Looking Ahead to 2026
The sketches you see here represent only the 2025 PGA Tour season. But the work never stops. The 2026 season is already underway, and my sketch books are filling up once again. Each year builds on the last. The challenge is always to find new ways to represent familiar places while keeping designs fresh. Fans want something that feels authentic and collectible, not just a repeat of last year’s merchandise. That means constantly pushing the creative process, experimenting with new approaches, and letting sketches lead the way.

Why Share the Sketches?
So why show sketches at all? After all, the finished merchandise is what fans actually see and buy.
For me, sketches are worth sharing because they reveal the thought behind the art. They show the raw, unfiltered side of the creative process. They are proof that good design is not magic or luck. It is work. It is research. It is trial and error. And most importantly, it is about having the courage to put every idea down on paper, even the ones that never leave the page.

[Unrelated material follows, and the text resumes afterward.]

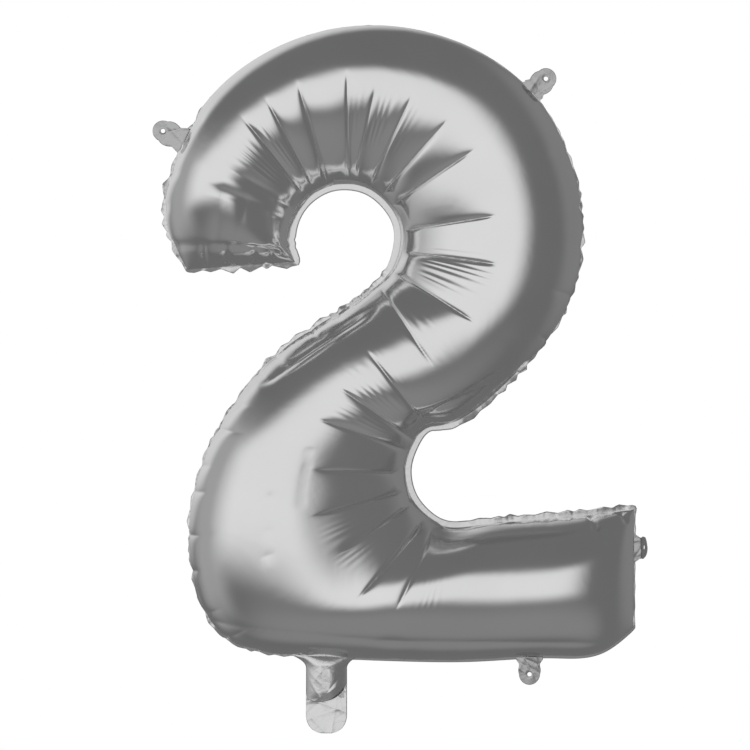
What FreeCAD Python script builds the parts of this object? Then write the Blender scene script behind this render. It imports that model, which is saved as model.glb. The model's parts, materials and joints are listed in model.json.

By opening up this part of the process, I hope to give people a deeper appreciation of what goes into PGA Tour merchandise. It is not just a logo slapped onto a t-shirt. It is storytelling through design. It is about connecting fans to their favorite events, their favorite courses, and their favorite memories.

The Bigger Picture
At 63 Visual, sketching has always been the backbone of our process. Whether it is for a major national sports event like the PGA Tour, or for a local business here in Jacksonville, the philosophy remains the same. Ideas come first. Execution follows.
The sketches for the 2025 PGA Tour season highlight the importance of slowing down before speeding up. They show that even in an industry dominated by digital tools, the simplest act of drawing can spark the most powerful ideas.
As the Tour continues into future seasons, I am excited to keep filling sketchbooks with new concepts, refining them into artwork, and ultimately creating designs that fans will connect with for years to come.